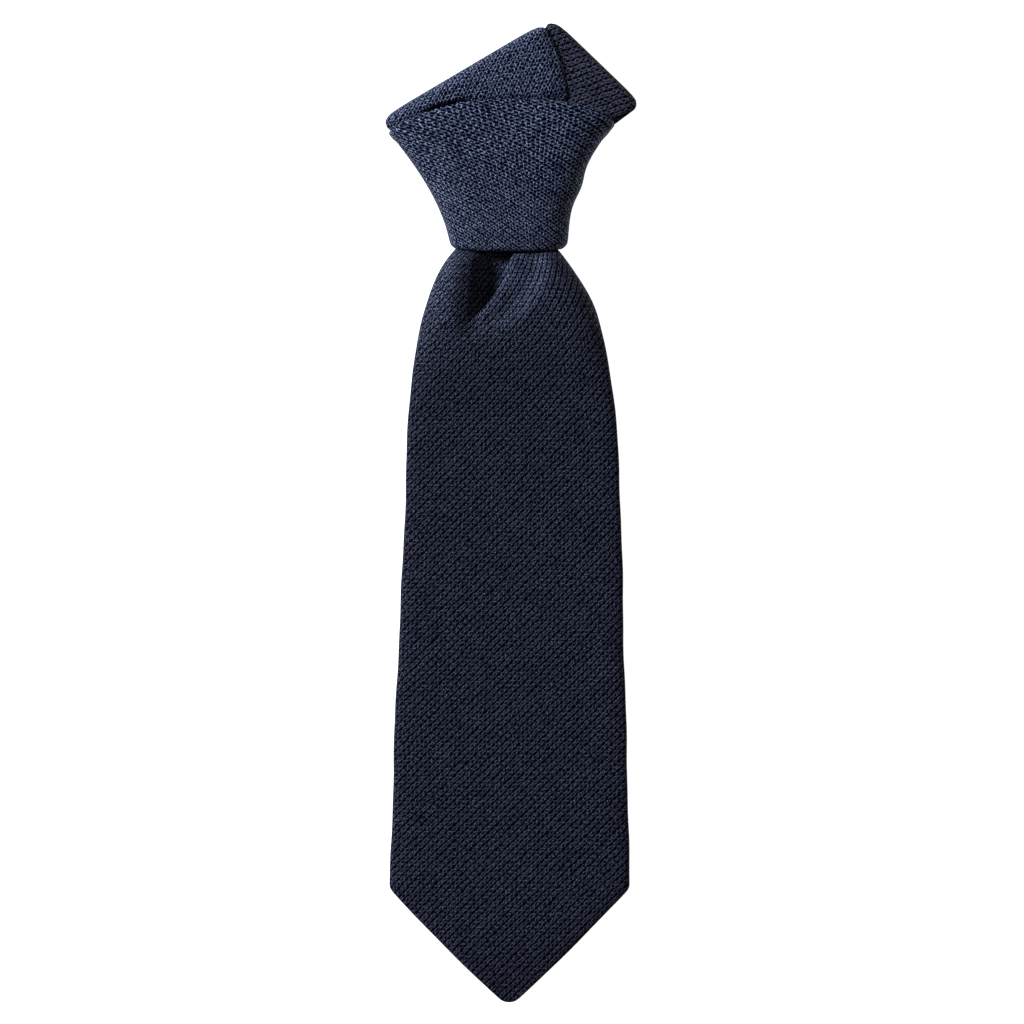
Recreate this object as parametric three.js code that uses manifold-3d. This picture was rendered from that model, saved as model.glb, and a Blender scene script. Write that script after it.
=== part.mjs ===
// A tied necktie lying face up: +Z up, the knot towards +Y and the point of the blade towards -Y.
// Every band of a tie is a sheath of silk folded round a strip of interlining and closed by a seam
// along the middle of its back. Lengths are millimetres.
import * as THREE from "three";
import Module from "manifold-3d";
import { mergeVertices } from "three/addons/utils/BufferGeometryUtils.js";

const wasm = await Module();
wasm.setup();

// Driving dimensions: the front
const BLADE_WIDTH = 80;
const TIP_Y = -165;
const POINT_LENGTH = 38;
const KNOT_FOOT_Y = 89;
const KNOT_HEIGHT = 50;
const KNOT_FOOT_HALF = 20;
const KNOT_LEFT_SPREAD = 22.3;
const KNOT_LEFT_RISE = 41;
const KNOT_RIGHT_SPREAD = 17.5;
const KNOT_RIGHT_RISE = 44;
const WRAP_LEFT_FALL = 9;
const WRAP_RIGHT_FALL = 6;
const WAIST_WIDTH = 36;
const SHOULDER_GAIN = 31;
const SHOULDER_LENGTH = 20;
const BLADE_AXIS_X = -0.35;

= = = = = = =

▸ Directive:
Everything from the first line of the data through the line containing "wasm.setup();" should be echoed exactly. Add nothing.

▸ The result:
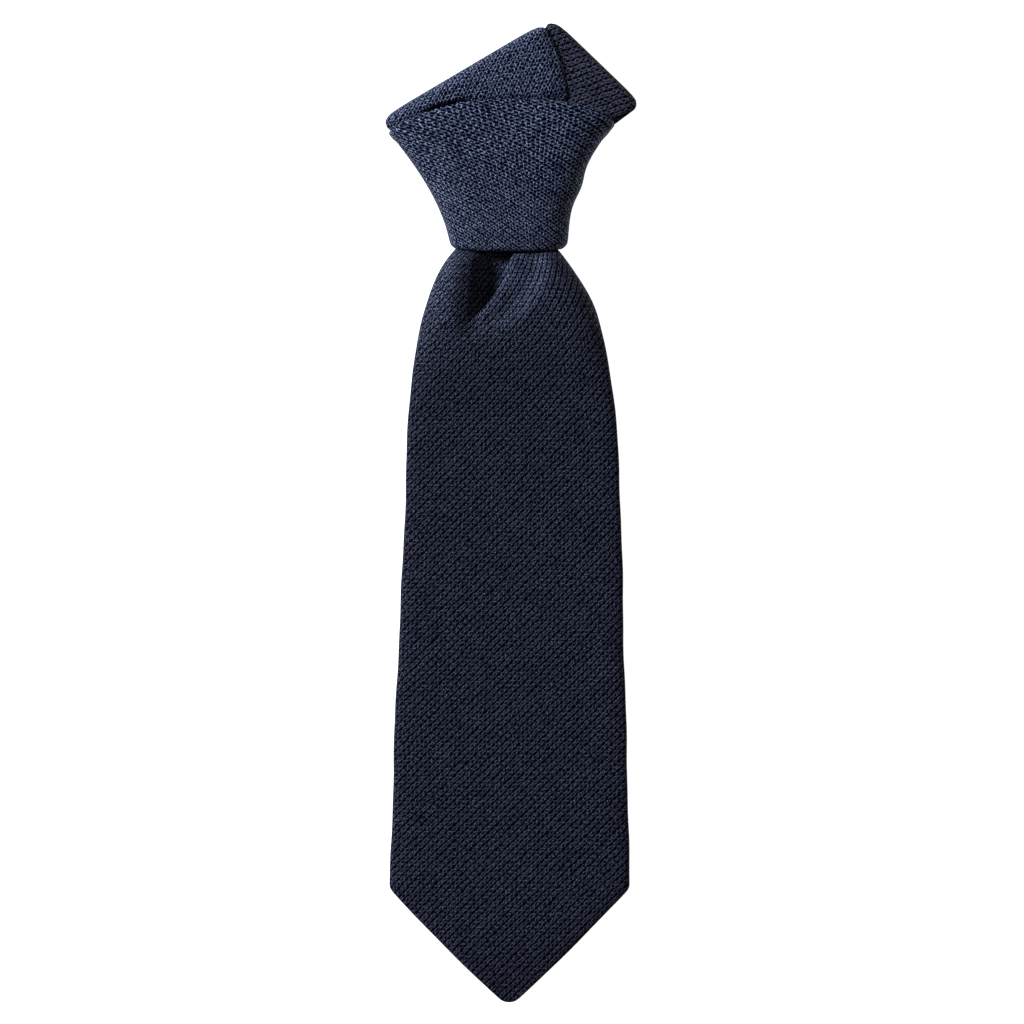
Recreate this object as parametric three.js code that uses manifold-3d. This picture was rendered from that model, saved as model.glb, and a Blender scene script. Write that script after it.
=== part.mjs ===
// A tied necktie lying face up: +Z up, the knot towards +Y and the point of the blade towards -Y.
// Every band of a tie is a sheath of silk folded round a strip of interlining and closed by a seam
// along the middle of its back. Lengths are millimetres.
import * as THREE from "three";
import Module from "manifold-3d";
import { mergeVertices } from "three/addons/utils/BufferGeometryUtils.js";

const wasm = await Module();
wasm.setup();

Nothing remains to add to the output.